» **What you have to do**:
Among the entries below, please repeat exactly and only the lines from the line containing "const bumper = new" to the line containing "point = shown.matrix_world", both lines included.

» **Entries supplied**:
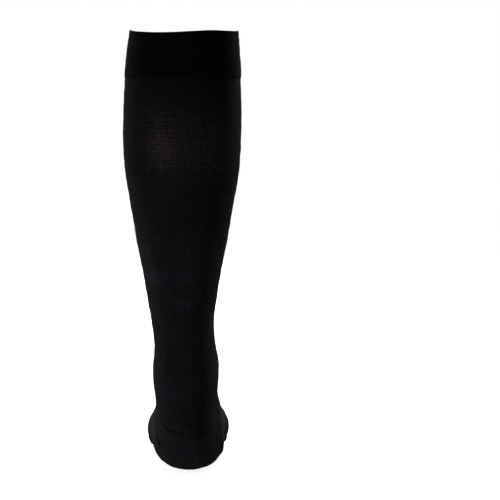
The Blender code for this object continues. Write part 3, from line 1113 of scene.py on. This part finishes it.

---

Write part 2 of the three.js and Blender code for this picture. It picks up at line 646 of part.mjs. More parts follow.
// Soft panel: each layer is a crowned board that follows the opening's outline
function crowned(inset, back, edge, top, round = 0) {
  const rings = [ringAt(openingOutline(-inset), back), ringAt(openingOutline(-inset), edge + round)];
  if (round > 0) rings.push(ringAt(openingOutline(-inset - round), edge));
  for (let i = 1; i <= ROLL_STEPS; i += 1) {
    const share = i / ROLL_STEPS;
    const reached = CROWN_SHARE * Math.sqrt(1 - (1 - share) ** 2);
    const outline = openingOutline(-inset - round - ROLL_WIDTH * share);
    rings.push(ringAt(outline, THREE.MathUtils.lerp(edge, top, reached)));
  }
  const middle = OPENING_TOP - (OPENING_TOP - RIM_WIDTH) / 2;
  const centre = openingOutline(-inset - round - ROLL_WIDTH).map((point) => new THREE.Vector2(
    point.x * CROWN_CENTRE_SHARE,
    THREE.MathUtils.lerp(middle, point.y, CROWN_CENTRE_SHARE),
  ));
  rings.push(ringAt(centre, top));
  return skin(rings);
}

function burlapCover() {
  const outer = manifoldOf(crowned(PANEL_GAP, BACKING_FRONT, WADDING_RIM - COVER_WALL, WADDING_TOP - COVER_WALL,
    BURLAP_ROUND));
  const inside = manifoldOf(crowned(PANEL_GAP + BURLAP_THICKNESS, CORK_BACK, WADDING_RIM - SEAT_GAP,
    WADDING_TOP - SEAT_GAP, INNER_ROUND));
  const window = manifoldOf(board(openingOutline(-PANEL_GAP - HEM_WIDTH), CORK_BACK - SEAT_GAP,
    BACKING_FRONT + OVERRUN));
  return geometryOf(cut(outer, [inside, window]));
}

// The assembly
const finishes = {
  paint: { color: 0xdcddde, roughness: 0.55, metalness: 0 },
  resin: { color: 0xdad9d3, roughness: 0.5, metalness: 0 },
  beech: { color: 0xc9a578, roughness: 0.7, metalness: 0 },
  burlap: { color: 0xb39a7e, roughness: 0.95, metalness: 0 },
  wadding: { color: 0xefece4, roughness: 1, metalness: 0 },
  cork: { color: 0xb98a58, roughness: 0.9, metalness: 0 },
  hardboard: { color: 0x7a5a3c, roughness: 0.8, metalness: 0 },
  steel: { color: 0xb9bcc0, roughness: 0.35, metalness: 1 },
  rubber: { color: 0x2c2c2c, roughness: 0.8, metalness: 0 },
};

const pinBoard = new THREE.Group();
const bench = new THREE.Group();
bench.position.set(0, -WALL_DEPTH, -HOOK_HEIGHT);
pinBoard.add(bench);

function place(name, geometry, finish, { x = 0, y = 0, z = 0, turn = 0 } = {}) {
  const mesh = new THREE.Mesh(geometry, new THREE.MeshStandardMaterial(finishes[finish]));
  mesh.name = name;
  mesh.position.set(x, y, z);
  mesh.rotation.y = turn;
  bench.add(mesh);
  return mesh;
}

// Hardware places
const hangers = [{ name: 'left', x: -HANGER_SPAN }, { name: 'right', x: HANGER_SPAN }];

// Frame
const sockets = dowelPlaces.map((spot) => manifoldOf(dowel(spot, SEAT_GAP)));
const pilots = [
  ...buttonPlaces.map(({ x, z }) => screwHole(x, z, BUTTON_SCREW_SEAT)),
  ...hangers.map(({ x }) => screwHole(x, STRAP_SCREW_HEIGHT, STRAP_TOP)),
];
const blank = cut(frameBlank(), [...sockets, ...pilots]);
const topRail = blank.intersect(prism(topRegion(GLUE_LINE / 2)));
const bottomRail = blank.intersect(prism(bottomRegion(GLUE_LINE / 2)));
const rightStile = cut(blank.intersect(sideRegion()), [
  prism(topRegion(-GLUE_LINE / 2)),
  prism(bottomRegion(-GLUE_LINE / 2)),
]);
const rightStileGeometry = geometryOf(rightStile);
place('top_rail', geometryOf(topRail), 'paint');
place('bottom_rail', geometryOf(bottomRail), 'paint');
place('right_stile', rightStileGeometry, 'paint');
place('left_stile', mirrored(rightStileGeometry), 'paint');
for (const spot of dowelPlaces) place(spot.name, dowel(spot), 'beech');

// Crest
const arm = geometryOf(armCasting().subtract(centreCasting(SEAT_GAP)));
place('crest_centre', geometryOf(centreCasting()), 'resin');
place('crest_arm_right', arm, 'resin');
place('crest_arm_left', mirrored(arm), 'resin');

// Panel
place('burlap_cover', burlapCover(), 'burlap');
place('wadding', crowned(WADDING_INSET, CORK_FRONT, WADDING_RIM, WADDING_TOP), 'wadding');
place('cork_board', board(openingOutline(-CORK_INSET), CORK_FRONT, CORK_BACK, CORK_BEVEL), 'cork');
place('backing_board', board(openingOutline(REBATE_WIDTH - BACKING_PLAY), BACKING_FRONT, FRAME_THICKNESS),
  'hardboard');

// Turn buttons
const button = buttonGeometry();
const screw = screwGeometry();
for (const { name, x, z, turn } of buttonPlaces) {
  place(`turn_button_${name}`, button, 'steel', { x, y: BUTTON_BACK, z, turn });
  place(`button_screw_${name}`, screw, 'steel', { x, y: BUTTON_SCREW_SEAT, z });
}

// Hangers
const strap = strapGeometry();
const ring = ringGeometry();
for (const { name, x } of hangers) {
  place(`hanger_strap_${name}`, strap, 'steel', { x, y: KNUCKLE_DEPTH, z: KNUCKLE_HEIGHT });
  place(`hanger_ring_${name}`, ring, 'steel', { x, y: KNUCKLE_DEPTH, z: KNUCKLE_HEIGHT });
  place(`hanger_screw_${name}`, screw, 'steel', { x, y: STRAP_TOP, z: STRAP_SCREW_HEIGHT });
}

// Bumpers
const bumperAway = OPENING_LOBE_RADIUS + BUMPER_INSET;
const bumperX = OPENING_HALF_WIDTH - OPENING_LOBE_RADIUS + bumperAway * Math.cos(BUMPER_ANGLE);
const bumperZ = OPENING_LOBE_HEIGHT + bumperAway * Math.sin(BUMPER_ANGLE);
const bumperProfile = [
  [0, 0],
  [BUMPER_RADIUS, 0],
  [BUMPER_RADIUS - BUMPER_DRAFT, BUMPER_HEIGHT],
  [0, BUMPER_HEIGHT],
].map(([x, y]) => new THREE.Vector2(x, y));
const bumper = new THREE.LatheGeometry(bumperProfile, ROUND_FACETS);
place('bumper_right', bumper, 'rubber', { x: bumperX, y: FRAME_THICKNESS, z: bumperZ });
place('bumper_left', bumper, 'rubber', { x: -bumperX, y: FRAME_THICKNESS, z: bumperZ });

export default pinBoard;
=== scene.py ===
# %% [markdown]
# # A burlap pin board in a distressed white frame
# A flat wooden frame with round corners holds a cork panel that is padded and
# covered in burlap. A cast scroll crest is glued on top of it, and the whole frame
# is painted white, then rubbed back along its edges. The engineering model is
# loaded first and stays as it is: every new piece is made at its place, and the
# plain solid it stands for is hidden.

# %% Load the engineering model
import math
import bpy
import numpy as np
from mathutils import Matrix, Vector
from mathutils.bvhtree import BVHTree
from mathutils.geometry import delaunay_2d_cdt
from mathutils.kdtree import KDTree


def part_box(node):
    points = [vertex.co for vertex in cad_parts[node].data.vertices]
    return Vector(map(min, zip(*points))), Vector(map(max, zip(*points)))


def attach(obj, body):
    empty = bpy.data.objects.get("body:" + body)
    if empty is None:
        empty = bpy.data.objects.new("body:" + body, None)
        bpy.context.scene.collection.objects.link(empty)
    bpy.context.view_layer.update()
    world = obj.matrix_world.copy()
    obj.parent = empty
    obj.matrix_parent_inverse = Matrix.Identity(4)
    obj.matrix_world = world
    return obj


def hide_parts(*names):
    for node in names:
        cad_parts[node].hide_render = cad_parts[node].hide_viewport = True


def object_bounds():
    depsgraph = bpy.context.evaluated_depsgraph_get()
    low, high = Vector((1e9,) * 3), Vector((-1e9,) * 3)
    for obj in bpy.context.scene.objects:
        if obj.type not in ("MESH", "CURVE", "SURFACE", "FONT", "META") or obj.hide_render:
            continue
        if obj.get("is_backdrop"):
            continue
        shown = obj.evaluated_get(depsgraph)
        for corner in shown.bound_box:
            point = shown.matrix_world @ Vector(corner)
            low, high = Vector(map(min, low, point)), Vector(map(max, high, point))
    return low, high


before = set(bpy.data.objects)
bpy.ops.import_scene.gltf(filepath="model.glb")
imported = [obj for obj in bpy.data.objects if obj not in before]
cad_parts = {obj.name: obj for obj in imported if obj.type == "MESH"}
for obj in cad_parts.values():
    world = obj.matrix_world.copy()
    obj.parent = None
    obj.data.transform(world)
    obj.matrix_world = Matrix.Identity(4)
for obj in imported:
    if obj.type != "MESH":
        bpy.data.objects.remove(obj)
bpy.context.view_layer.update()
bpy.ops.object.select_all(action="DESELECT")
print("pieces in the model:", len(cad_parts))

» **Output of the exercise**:
const bumper = new THREE.LatheGeometry(bumperProfile, ROUND_FACETS);
place('bumper_right', bumper, 'rubber', { x: bumperX, y: FRAME_THICKNESS, z: bumperZ });
place('bumper_left', bumper, 'rubber', { x: -bumperX, y: FRAME_THICKNESS, z: bumperZ });

export default pinBoard;
=== scene.py ===
# %% [markdown]
# # A burlap pin board in a distressed white frame
# A flat wooden frame with round corners holds a cork panel that is padded and
# covered in burlap. A cast scroll crest is glued on top of it, and the whole frame
# is painted white, then rubbed back along its edges. The engineering model is
# loaded first and stays as it is: every new piece is made at its place, and the
# plain solid it stands for is hidden.

# %% Load the engineering model
import math
import bpy
import numpy as np
from mathutils import Matrix, Vector
from mathutils.bvhtree import BVHTree
from mathutils.geometry import delaunay_2d_cdt
from mathutils.kdtree import KDTree


def part_box(node):
    points = [vertex.co for vertex in cad_parts[node].data.vertices]
    return Vector(map(min, zip(*points))), Vector(map(max, zip(*points)))


def attach(obj, body):
    empty = bpy.data.objects.get("body:" + body)
    if empty is None:
        empty = bpy.data.objects.new("body:" + body, None)
        bpy.context.scene.collection.objects.link(empty)
    bpy.context.view_layer.update()
    world = obj.matrix_world.copy()
    obj.parent = empty
    obj.matrix_parent_inverse = Matrix.Identity(4)
    obj.matrix_world = world
    return obj


def hide_parts(*names):
    for node in names:
        cad_parts[node].hide_render = cad_parts[node].hide_viewport = True


def object_bounds():
    depsgraph = bpy.context.evaluated_depsgraph_get()
    low, high = Vector((1e9,) * 3), Vector((-1e9,) * 3)
    for obj in bpy.context.scene.objects:
        if obj.type not in ("MESH", "CURVE", "SURFACE", "FONT", "META") or obj.hide_render:
            continue
        if obj.get("is_backdrop"):
            continue
        shown = obj.evaluated_get(depsgraph)
        for corner in shown.bound_box:
            point = shown.matrix_world @ Vector(corner)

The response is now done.